You're talking past me here, and I suspect you realize it.

I said Washington was forced to permit elections, which was a defeat for it. I didn't say it ushered in a glorious era for the Iraqi people. Your model of politics here seems to be a crude zero-sum game: When Washington loses, the people necessarily bask in triumphant victory and vice versa. That's not reality. In this case, Washington lost and Iraq became mired in horror.


>> Certain individual UIA leaders (generally the ones in
>> tailored suits) are dependent on the Americans because when the US
>> leaves, their gravy train is over. But the UIA is more than those
>> individuals - it's a collection of mass parties with deep roots in every
>> Shiite neighborhood, as well as guns, money, and fighters. The fortunes
>> of the tailored-suited politicians may ebb and flow but the UIA is an
>> immovable mass that will still be there after the US leaves, whenever
>> that happens.
>
>
> The United Iraqi Alliance is not a cohesive political party itself,
> and it is a fragile alliance: e.g., between the January and December
> 2005 elections, Moqtada al-Sadr's party chose to join the Alliance,
> and the Iraqi National Congress and Iraqi Hezbollah left it to form
> their own lists. It has no roots at all among Kurds and Sunnis, so,
> when the Americans leave, it will probably just dissolve, its
> constituents controlling their respective neighborhoods in
> predominantly Shi'i areas, with Sunni and Kurdish militias controlling
> theirs.
>
> The Iraqi people urgently need a national liberation front that is
> made up of Shi'is, Sunnis, and Kurds, which the UIA isn't and which
> can't come about through elections, which tend to divide rather than
> unite. Only such a national liberation front that has legitimacy in
> the eyes of all major constituencies in Iraq can credibly offer
> amnesty to nationalist guerrillas and isolate and liquidate sectarian
> terrorists.
>
> I hope that Tehran will come to understand that, rather than setting
> store by the UIA as you seem to.

Here you're attributing to me your own crude zero-sum model: I pointed out that the US is afraid of the UIA, ergo I must be setting store by the UIA. But I'm not doing anything of the sort.

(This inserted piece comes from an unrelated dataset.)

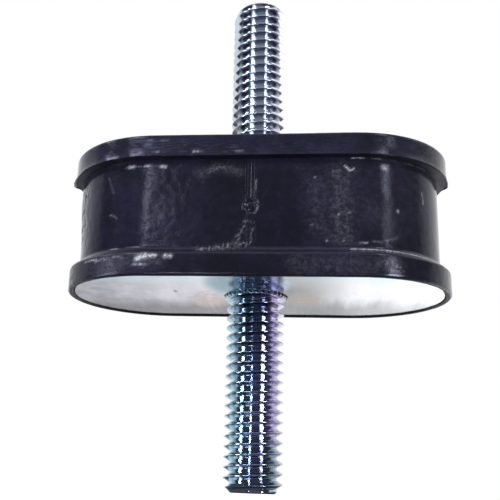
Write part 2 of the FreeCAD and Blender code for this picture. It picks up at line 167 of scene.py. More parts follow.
def wall_section():
    """Points (zone, inset, height) from the lower seat round the outside to the upper seat."""
    slope = math.atan2(SHOULDER_RISE, WAIST_INSET)
    points = [("seat", PLATE_INSET, PLATE_THICKNESS), ("seat", PLATE_INSET, 0.4)]
    points += [("lip", 0.95, -0.015), ("lip", 0.91, -0.05), ("lip", 0.83, -0.14), ("lip", 0.72, -0.22)]
    points += [("rim", 0.6, LOWER_RIM), ("rim", 0.47, LOWER_RIM), ("rim", RIM_ROUND, LOWER_RIM)]
    edge = LOWER_RIM + RIM_ROUND
    for k in range(1, 6):
        a = math.radians(-90 + 18 * k)
        points.append(("lower", RIM_ROUND - RIM_ROUND * math.cos(a), edge + RIM_ROUND * math.sin(a)))
    for k in range(1, 12):
        points.append(("lower", 0.0, edge + k * (SHOULDER_UP - LOWER_RIM - RIM_ROUND) / 11))
    for k in range(1, 6):
        a = (math.pi / 2 - slope) * k / 5
        inset = SHOULDER_ROUND - SHOULDER_ROUND * math.cos(a)
        points.append(("shoulder", inset, SHOULDER_UP + SHOULDER_ROUND * math.sin(a)))
    _, start, start_up = points[-1]
    meet = WAIST_INSET - WAIST_FILLET + WAIST_FILLET * math.sin(slope)
    meet_up = start_up + (meet - start) * math.tan(slope)
    for k in range(1, 5):
        t = k / 4
        points.append(("shoulder", start + t * (meet - start), start_up + t * (meet_up - start_up)))
    hollow_up = meet_up + WAIST_FILLET * math.cos(slope)
    for k in range(1, 7):
        a = 1.5 * math.pi - slope - (math.pi / 2 - slope) * k / 6
        inset = WAIST_INSET - WAIST_FILLET - WAIST_FILLET * math.cos(a)
        points.append(("hollow", inset, hollow_up + WAIST_FILLET * math.sin(a)))
    top = UNDERSIDE - 0.02
    rings = 54
    for k in range(1, rings + 1):
        points.append(("waist", WAIST_INSET, hollow_up + (top - hollow_up) * k / rings))
    for k in range(6):
        points.append(("under", WAIST_INSET * (1 - k / 5), UNDERSIDE))
    points += [("flash", -0.2, UNDERSIDE - 0.02), ("flash", -0.41, UNDERSIDE - 0.04)]
    points += [("flash", -FLASH_LIMIT, UNDERSIDE - 0.01), ("flash", -0.37, UNDERSIDE + 0.09)]
    points += [("flash", -0.2, UNDERSIDE + 0.3), ("flash", -0.1, UNDERSIDE + 0.6)]
    points += [("flash", -0.03, UNDERSIDE + 1.0), ("upper", 0.0, UNDERSIDE + 1.35)]
    edge = UPPER_RIM - RIM_ROUND
    for k in range(1, 9):
        points.append(("upper", 0.0, FLASH_END + k * (edge - FLASH_END) / 8))
    for k in range(1, 6):
        a = math.radians(18 * k)
        points.append(("upper", RIM_ROUND - RIM_ROUND * math.cos(a), edge + RIM_ROUND * math.sin(a)))
    points += [("rim", 0.5, UPPER_RIM), ("rim", 0.66, UPPER_RIM)]
    face = UPPER_FACE
    points += [("lip", 0.8, face + 0.22), ("lip", 0.95, face + 0.14), ("lip", 1.1, face + 0.05)]
    points += [("lip", 1.17, face + 0.015), ("seat", PLATE_INSET, face - 0.4)]
    points += [("seat", PLATE_INSET, face - PLATE_THICKNESS)]
    return points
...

Your thoughts about elections vs. national liberation fronts are interesting: Elections divide, NLFs unite. I don't think so. The same forces that make elections divisive in Iraq -- i.e., each group's fear that the others will take power and exclude it -- apply even more to armed struggle.

Suppose I'm a Shiite politician with a milita. My strategy is to form a NLF with Sunnis to drive out the Americans tous ensemble. Other Shiite politicians are playing demagogic sectarian games, but I think they're wrong. As I try to seal an alliance with some group of Sunnis, what prevents one of my Shiite rivals from launching an anti-Sunni attack calculated to provoke Sunni retaliation against my own constituents? Where does that leave me? Now I can be credibly accused of cozying up to "the Sunnis" at the very moment when "the Sunnis" are slaughtering Shiites. I've lost doubly: not only has my NLF strategy failed, but my personal standing as a Shiite leader has suffered vis-a-vis the other Shiite leaders. Now if I don't quickly get on the anti-Sunni sectarian bandwagon, I may be finished as a political force.

You're always urging people to face the reality that people in the Mideast don't want democracy, so we should all "accept" that. Well, if you're in such an accepting mood, you too need to accept a basic fact about Iraqi political life: Most Iraqis do not see American dominance as the worst possible scenario. They are even more afraid of what the other Iraqi groups might do than they are of American imperialism.

["The Americans aren't the problem; we're living under an occupation of Kurds and Shi'ites," Sattar Abdulhalik Adburahman, a Sunni leader from the northern city of Kirkuk, told a gathering of tribal leaders last week, to deafening applause. "It's time to fight back." - BG, 3/27/05].